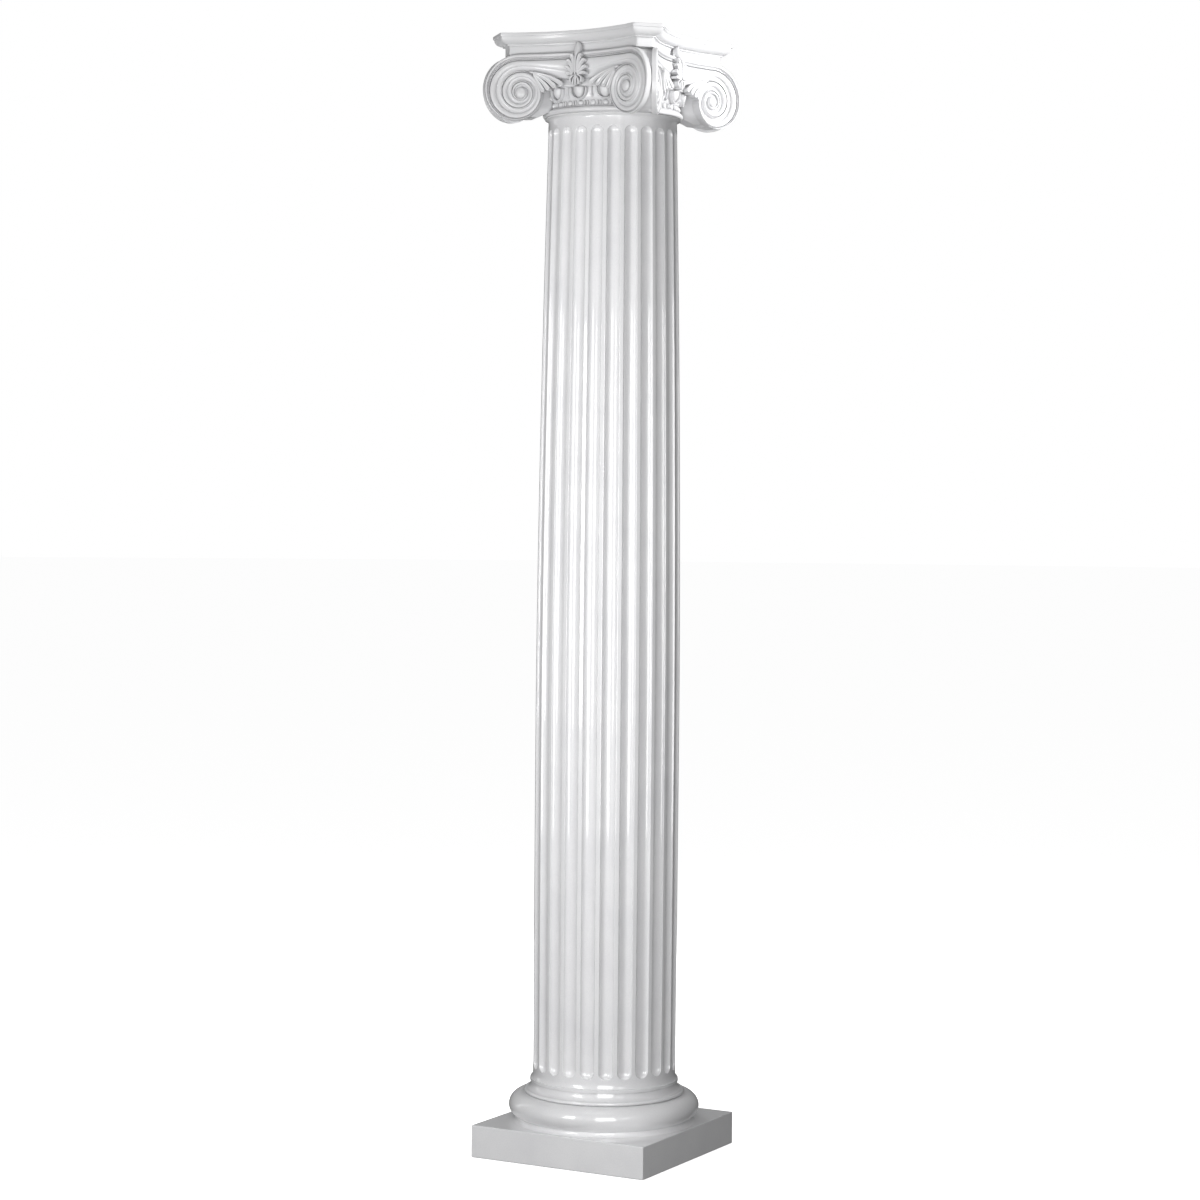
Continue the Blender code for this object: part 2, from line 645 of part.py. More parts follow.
def main():
    clear_scene()
    parts = make_collection("ionic column")
    cutters = make_collection("cutters", hidden=True)
    carving = make_collection("capital carving", hidden=True)
    base = make_base(parts, cutters, make_material("white cast base", (0.80, 0.80, 0.81), 0.35))
    shaft = make_shaft(parts, make_material("white cast shaft", (0.86, 0.86, 0.87), 0.30))
    capital = make_capital(parts, carving, make_material("white cast capital", (0.88, 0.88, 0.88), 0.38))
    for piece in (base, shaft, capital):
        shade(piece.data, 35)


main()
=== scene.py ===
"""Looks of a white cast Ionic column: its base, fluted shaft and carved capital as worked-out surfaces.

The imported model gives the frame. Metres, +Z up, the axis of the column is Z.
"""
import json
import math

import bmesh
import bpy
import numpy as np
from bpy.props import FloatProperty, FloatVectorProperty, IntProperty, PointerProperty
from mathutils import Matrix

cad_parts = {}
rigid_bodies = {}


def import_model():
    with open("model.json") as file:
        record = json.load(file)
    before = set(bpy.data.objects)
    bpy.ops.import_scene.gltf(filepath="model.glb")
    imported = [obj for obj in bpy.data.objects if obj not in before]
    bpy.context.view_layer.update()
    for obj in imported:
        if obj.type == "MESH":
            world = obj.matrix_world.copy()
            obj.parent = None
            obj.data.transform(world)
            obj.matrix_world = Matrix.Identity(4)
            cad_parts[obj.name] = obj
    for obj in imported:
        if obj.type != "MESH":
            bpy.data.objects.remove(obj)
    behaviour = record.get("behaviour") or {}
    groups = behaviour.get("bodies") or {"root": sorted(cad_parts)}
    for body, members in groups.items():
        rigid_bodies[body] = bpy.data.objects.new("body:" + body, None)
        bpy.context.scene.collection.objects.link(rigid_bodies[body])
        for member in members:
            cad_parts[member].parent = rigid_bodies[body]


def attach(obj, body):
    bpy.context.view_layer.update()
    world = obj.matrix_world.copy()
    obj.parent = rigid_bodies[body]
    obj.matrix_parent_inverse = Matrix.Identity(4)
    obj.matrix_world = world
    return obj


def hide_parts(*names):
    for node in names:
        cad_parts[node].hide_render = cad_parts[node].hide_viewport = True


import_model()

bl_info = {
    "name": "Ionic column",
    "version": (1, 0, 0),
    "blender": (4, 5, 0),
    "location": "View3D > Sidebar > Column",
    "description": "Builds a white cast Ionic column and the stage it stands on",
    "category": "Add Mesh",
}

QUARTERS = np.arange(4) * math.tau / 4
SEAT_GAP = 0.0003            # between two castings that rest on each other


def linear(hex_colour):
    """An sRGB hex colour as linear red, green and blue."""
    value = np.array([int(hex_colour[k:k + 2], 16) for k in (1, 3, 5)]) / 255
    return tuple(np.where(value <= 0.04045, value / 12.92, ((value + 0.055) / 1.055) ** 2.4))


def length(name, description, default):
    return FloatProperty(name=name, description=description, default=default, unit="LENGTH", precision=4)


def paint(name, description, hex_colour):
    return FloatVectorProperty(name=name, description=description, default=linear(hex_colour), size=3,
                               subtype="COLOR")


# Sizes and colours

class ColumnBaseSizes(bpy.types.PropertyGroup):
    plinth_width: length("Plinth width", "Side of the square plinth", 0.425)
    plinth_height: length("Plinth height", "From the floor to the top of the plinth", 0.0706)
    plinth_arris: length("Plinth arris", "Radius of the plinth's softened edges", 0.0014)
    top: length("Seat height", "Where the shaft stands", 0.1574)
    seat_radius: length("Seat radius", "Radius of the top of the base", 0.1605)
    torus_radius: length("Torus radius", "Radius over the widest moulding", 0.2097)
    torus_reach: length("Torus reach", "Half the torus across", 0.031)
    torus_rise: length("Torus rise", "Half the torus up", 0.028)
    torus_height: length("Torus height", "Middle of the torus above the floor", 0.1045)
    ring_radius: length("Ring radius", "Radius over the thin ring", 0.1762)
    ring_rise: length("Ring rise", "Half the height of the thin ring", 0.0042)
    cove_foot_radius: length("Cove foot radius", "Where the cove runs out on the plinth", 0.2035)
    cove_rise: length("Cove rise", "Height of the cove under the torus", 0.0102)
    bore_radius: length("Bore radius", "Radius of the hole through the base", 0.130)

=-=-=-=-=

§ THE PROBLEM:
Return the material exactly as it stands.

§ THE REPLY:
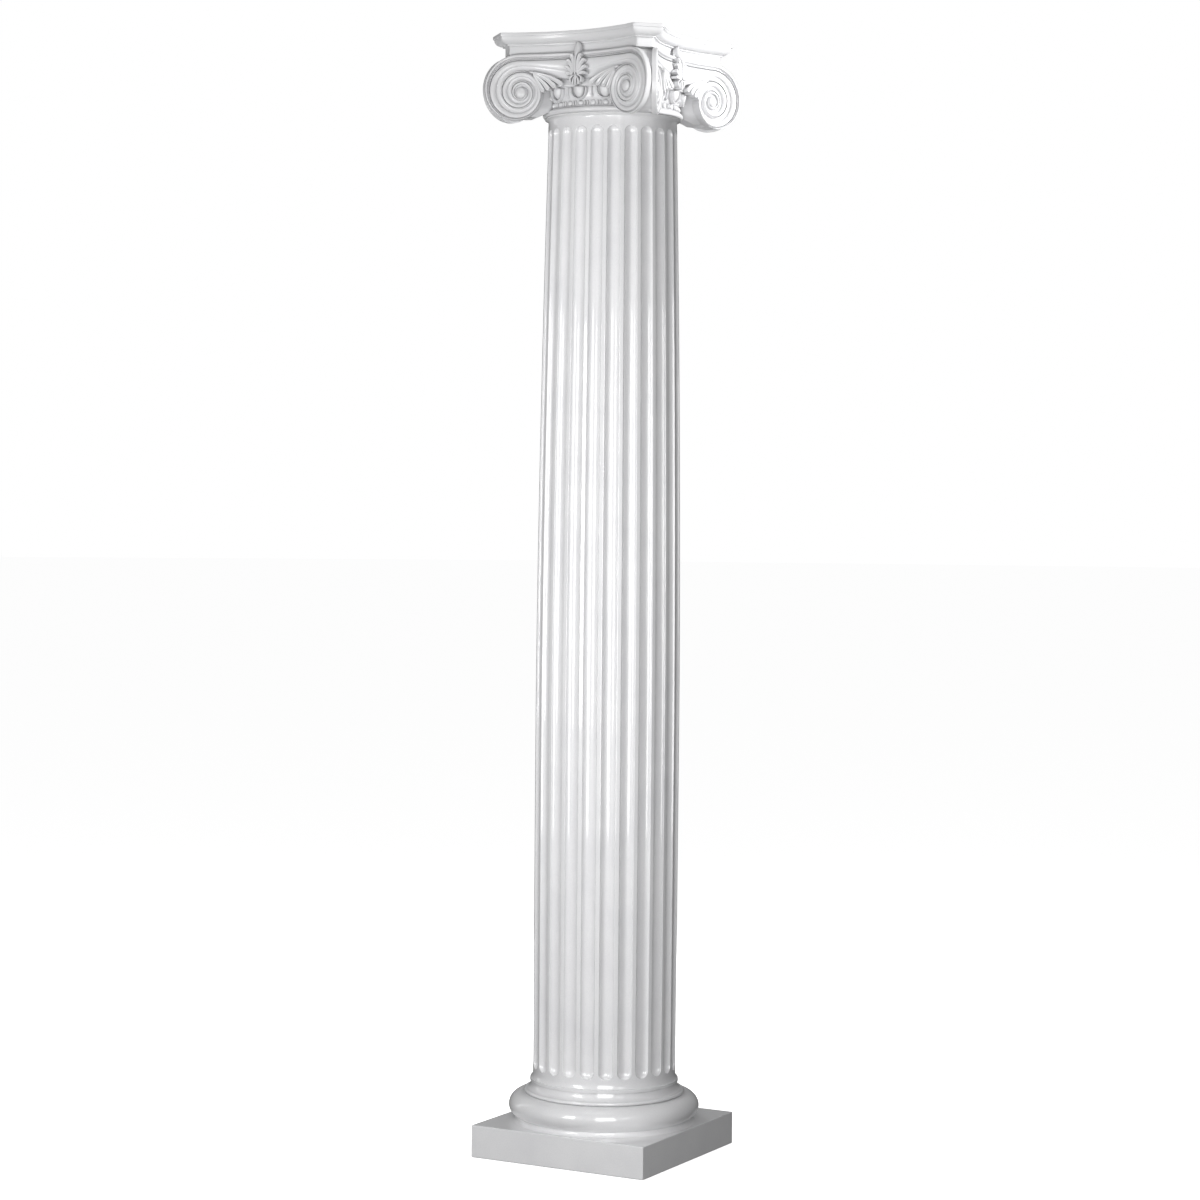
Continue the Blender code for this object: part 2, from line 645 of part.py. More parts follow.
def main():
    clear_scene()
    parts = make_collection("ionic column")
    cutters = make_collection("cutters", hidden=True)
    carving = make_collection("capital carving", hidden=True)
    base = make_base(parts, cutters, make_material("white cast base", (0.80, 0.80, 0.81), 0.35))
    shaft = make_shaft(parts, make_material("white cast shaft", (0.86, 0.86, 0.87), 0.30))
    capital = make_capital(parts, carving, make_material("white cast capital", (0.88, 0.88, 0.88), 0.38))
    for piece in (base, shaft, capital):
        shade(piece.data, 35)


main()
=== scene.py ===
"""Looks of a white cast Ionic column: its base, fluted shaft and carved capital as worked-out surfaces.

The imported model gives the frame. Metres, +Z up, the axis of the column is Z.
"""
import json
import math

import bmesh
import bpy
import numpy as np
from bpy.props import FloatProperty, FloatVectorProperty, IntProperty, PointerProperty
from mathutils import Matrix

cad_parts = {}
rigid_bodies = {}


def import_model():
    with open("model.json") as file:
        record = json.load(file)
    before = set(bpy.data.objects)
    bpy.ops.import_scene.gltf(filepath="model.glb")
    imported = [obj for obj in bpy.data.objects if obj not in before]
    bpy.context.view_layer.update()
    for obj in imported:
        if obj.type == "MESH":
            world = obj.matrix_world.copy()
            obj.parent = None
            obj.data.transform(world)
            obj.matrix_world = Matrix.Identity(4)
            cad_parts[obj.name] = obj
    for obj in imported:
        if obj.type != "MESH":
            bpy.data.objects.remove(obj)
    behaviour = record.get("behaviour") or {}
    groups = behaviour.get("bodies") or {"root": sorted(cad_parts)}
    for body, members in groups.items():
        rigid_bodies[body] = bpy.data.objects.new("body:" + body, None)
        bpy.context.scene.collection.objects.link(rigid_bodies[body])
        for member in members:
            cad_parts[member].parent = rigid_bodies[body]


def attach(obj, body):
    bpy.context.view_layer.update()
    world = obj.matrix_world.copy()
    obj.parent = rigid_bodies[body]
    obj.matrix_parent_inverse = Matrix.Identity(4)
    obj.matrix_world = world
    return obj


def hide_parts(*names):
    for node in names:
        cad_parts[node].hide_render = cad_parts[node].hide_viewport = True


import_model()

bl_info = {
    "name": "Ionic column",
    "version": (1, 0, 0),
    "blender": (4, 5, 0),
    "location": "View3D > Sidebar > Column",
    "description": "Builds a white cast Ionic column and the stage it stands on",
    "category": "Add Mesh",
}

QUARTERS = np.arange(4) * math.tau / 4
SEAT_GAP = 0.0003            # between two castings that rest on each other


def linear(hex_colour):
    """An sRGB hex colour as linear red, green and blue."""
    value = np.array([int(hex_colour[k:k + 2], 16) for k in (1, 3, 5)]) / 255
    return tuple(np.where(value <= 0.04045, value / 12.92, ((value + 0.055) / 1.055) ** 2.4))


def length(name, description, default):
    return FloatProperty(name=name, description=description, default=default, unit="LENGTH", precision=4)


def paint(name, description, hex_colour):
    return FloatVectorProperty(name=name, description=description, default=linear(hex_colour), size=3,
                               subtype="COLOR")


# Sizes and colours

class ColumnBaseSizes(bpy.types.PropertyGroup):
    plinth_width: length("Plinth width", "Side of the square plinth", 0.425)
    plinth_height: length("Plinth height", "From the floor to the top of the plinth", 0.0706)
    plinth_arris: length("Plinth arris", "Radius of the plinth's softened edges", 0.0014)
    top: length("Seat height", "Where the shaft stands", 0.1574)
    seat_radius: length("Seat radius", "Radius of the top of the base", 0.1605)
    torus_radius: length("Torus radius", "Radius over the widest moulding", 0.2097)
    torus_reach: length("Torus reach", "Half the torus across", 0.031)
    torus_rise: length("Torus rise", "Half the torus up", 0.028)
    torus_height: length("Torus height", "Middle of the torus above the floor", 0.1045)
    ring_radius: length("Ring radius", "Radius over the thin ring", 0.1762)
    ring_rise: length("Ring rise", "Half the height of the thin ring", 0.0042)
    cove_foot_radius: length("Cove foot radius", "Where the cove runs out on the plinth", 0.2035)
    cove_rise: length("Cove rise", "Height of the cove under the torus", 0.0102)
    bore_radius: length("Bore radius", "Radius of the hole through the base", 0.130)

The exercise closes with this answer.